→ **Available data**:
--- --- ---
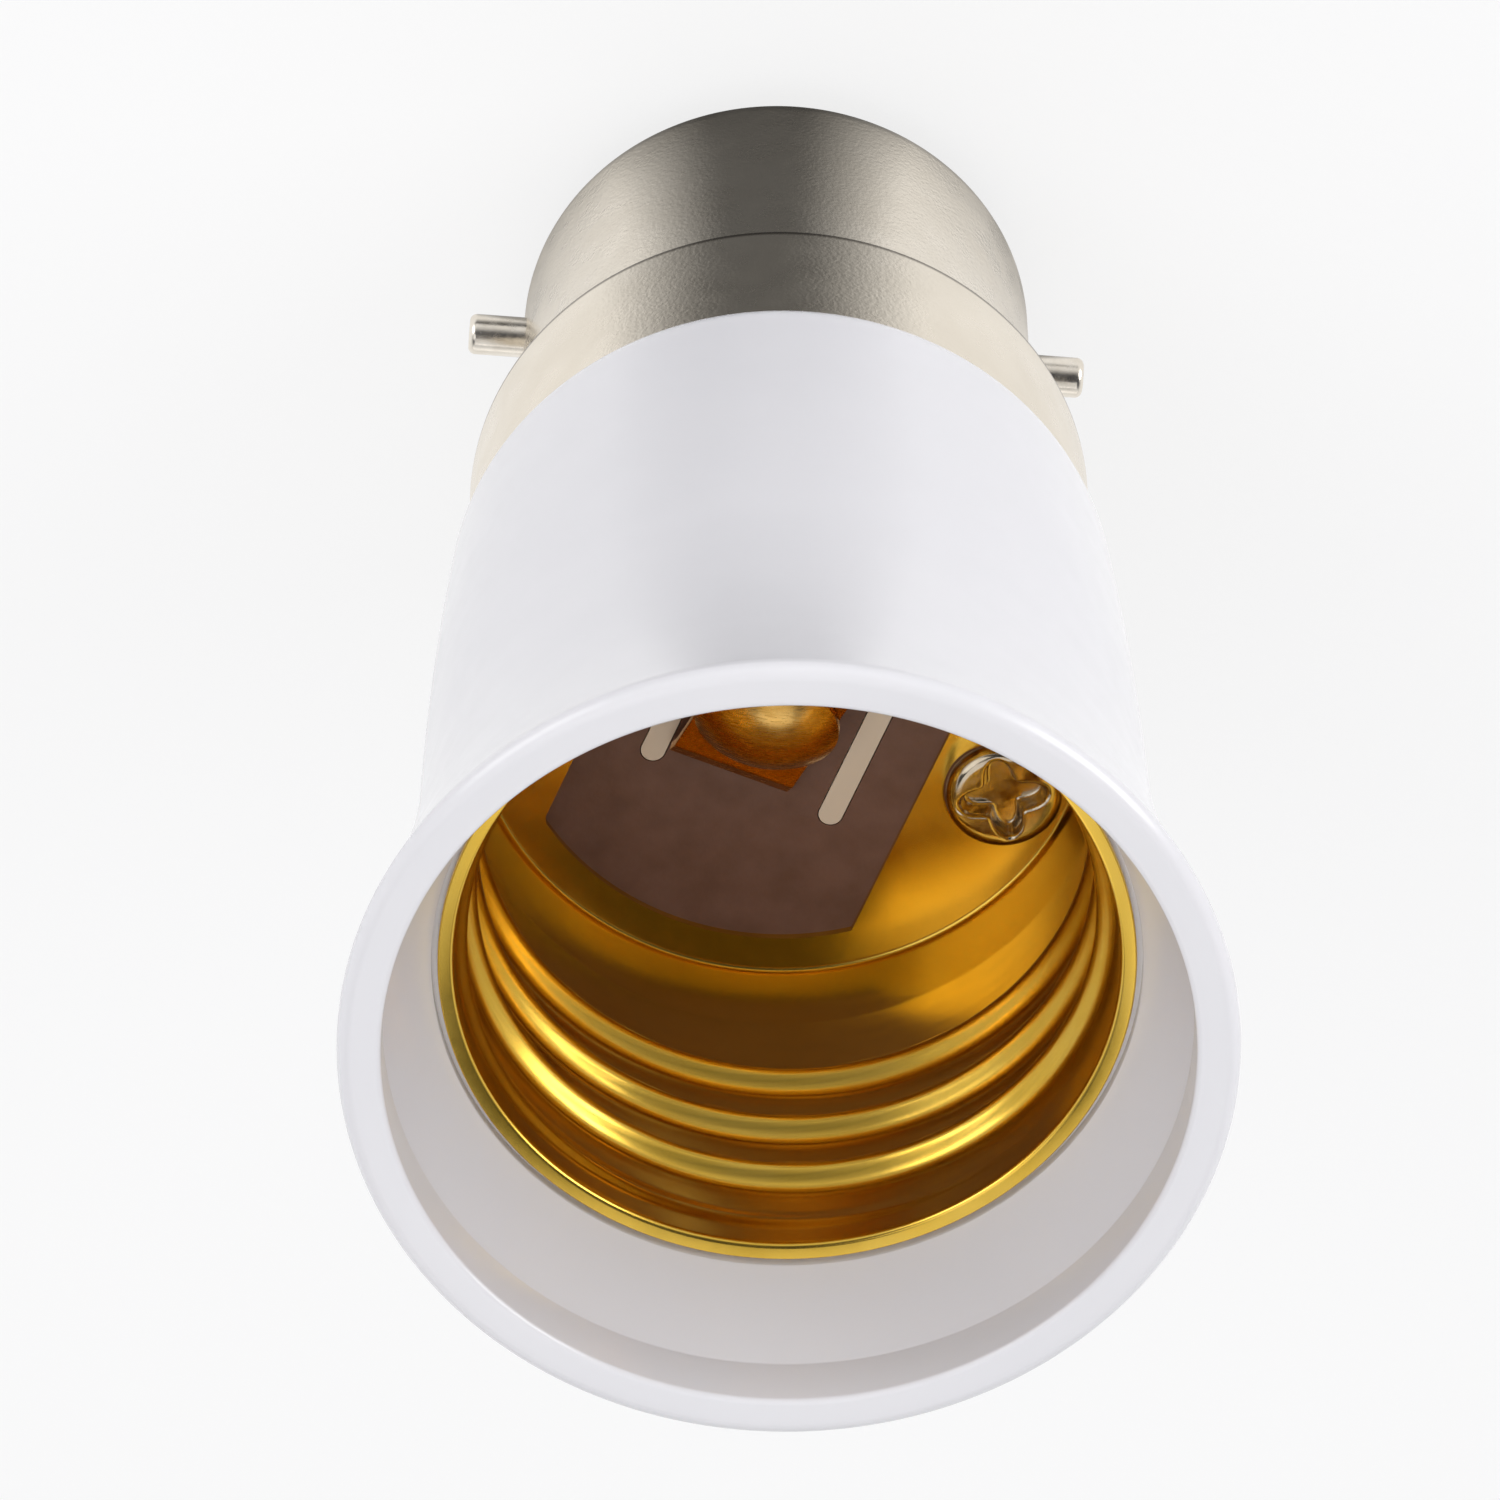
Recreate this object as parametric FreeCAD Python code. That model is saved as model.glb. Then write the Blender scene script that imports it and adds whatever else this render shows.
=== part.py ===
import FreeCAD, Part
import math
import os

# Lamp socket adapter, bayonet cap below and screw lamp socket above.
# Millimetres. +Z runs from the cap's end contacts (Z = 0) up to the open mouth.
# X runs through the two bayonet pins, Y through the two end contacts.

# Bayonet cap, pressed from thin plated sheet
cap_sheet = 0.35
barrel_radius = 11.0
barrel_length = 16.8
shoulder_radius = 2.0
end_opening_radius = 8.8
skirt_radius = 13.15
skirt_length = 8.3
step_chamfer = 0.45

# Bayonet pins
pin_radius = 0.88
pin_reach = 2.42
pin_height = 3.9
pin_chamfer = 0.35
pin_head_radius = 1.5
pin_head_thickness = 0.6

# Glass insulator that closes the cap's end
insulator_proud = 1.5
insulator_depth = 6.0
insulator_face_radius = 7.6

# End contacts and the solder drops on them
contact_spacing = 11.5
contact_plate_radius = 2.3
contact_plate_thickness = 0.5
contact_shank_radius = 1.35
contact_shank_proud = 1.0
solder_radius = 1.9
solder_flat_radius = 1.15
solder_height = 0.7
solder_bulge = 0.12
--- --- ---
Reproduce the complete set of lines precisely as supplied.

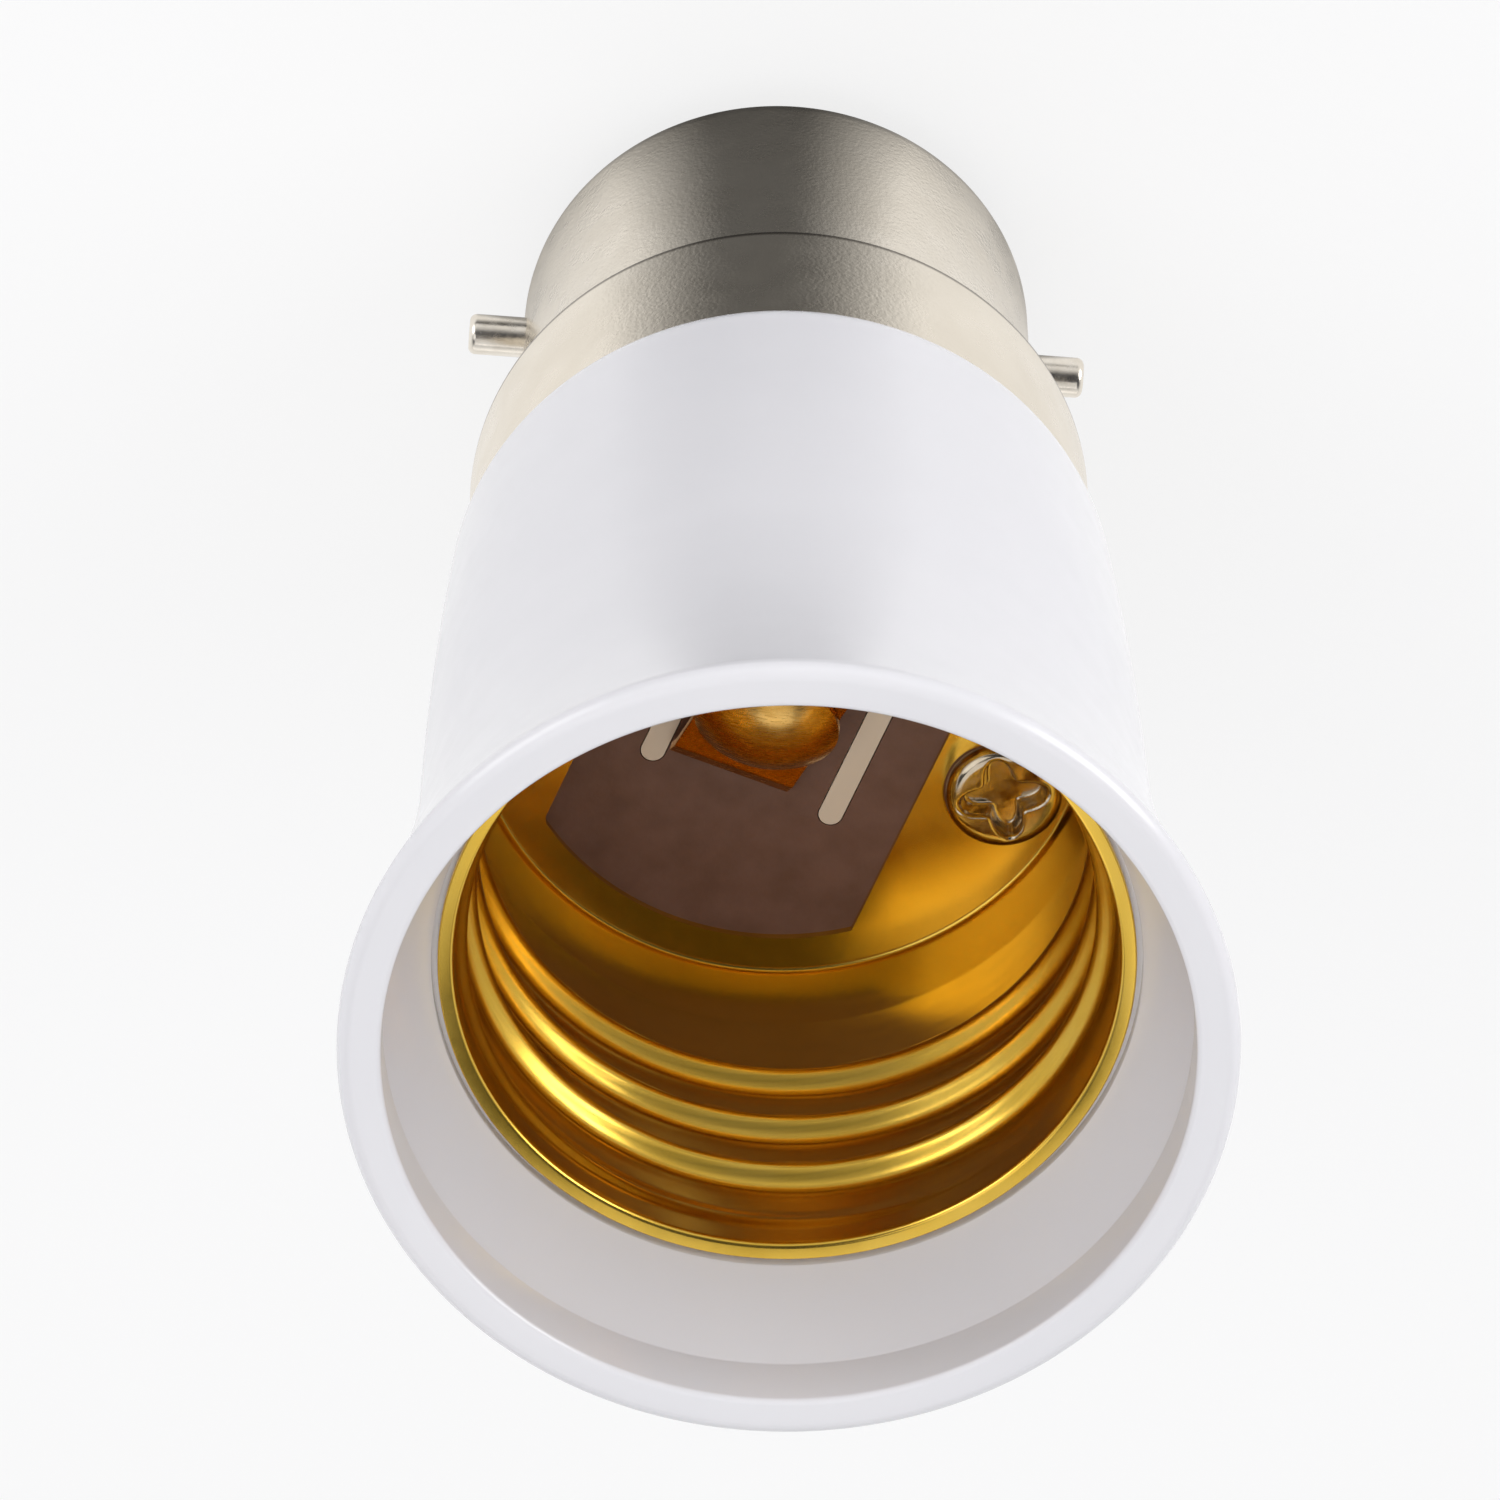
Recreate this object as parametric FreeCAD Python code. That model is saved as model.glb. Then write the Blender scene script that imports it and adds whatever else this render shows.
=== part.py ===
import FreeCAD, Part
import math
import os

# Lamp socket adapter, bayonet cap below and screw lamp socket above.
# Millimetres. +Z runs from the cap's end contacts (Z = 0) up to the open mouth.
# X runs through the two bayonet pins, Y through the two end contacts.

# Bayonet cap, pressed from thin plated sheet
cap_sheet = 0.35
barrel_radius = 11.0
barrel_length = 16.8
shoulder_radius = 2.0
end_opening_radius = 8.8
skirt_radius = 13.15
skirt_length = 8.3
step_chamfer = 0.45

# Bayonet pins
pin_radius = 0.88
pin_reach = 2.42
pin_height = 3.9
pin_chamfer = 0.35
pin_head_radius = 1.5
pin_head_thickness = 0.6

# Glass insulator that closes the cap's end
insulator_proud = 1.5
insulator_depth = 6.0
insulator_face_radius = 7.6

# End contacts and the solder drops on them
contact_spacing = 11.5
contact_plate_radius = 2.3
contact_plate_thickness = 0.5
contact_shank_radius = 1.35
contact_shank_proud = 1.0
solder_radius = 1.9
solder_flat_radius = 1.15
solder_height = 0.7
solder_bulge = 0.12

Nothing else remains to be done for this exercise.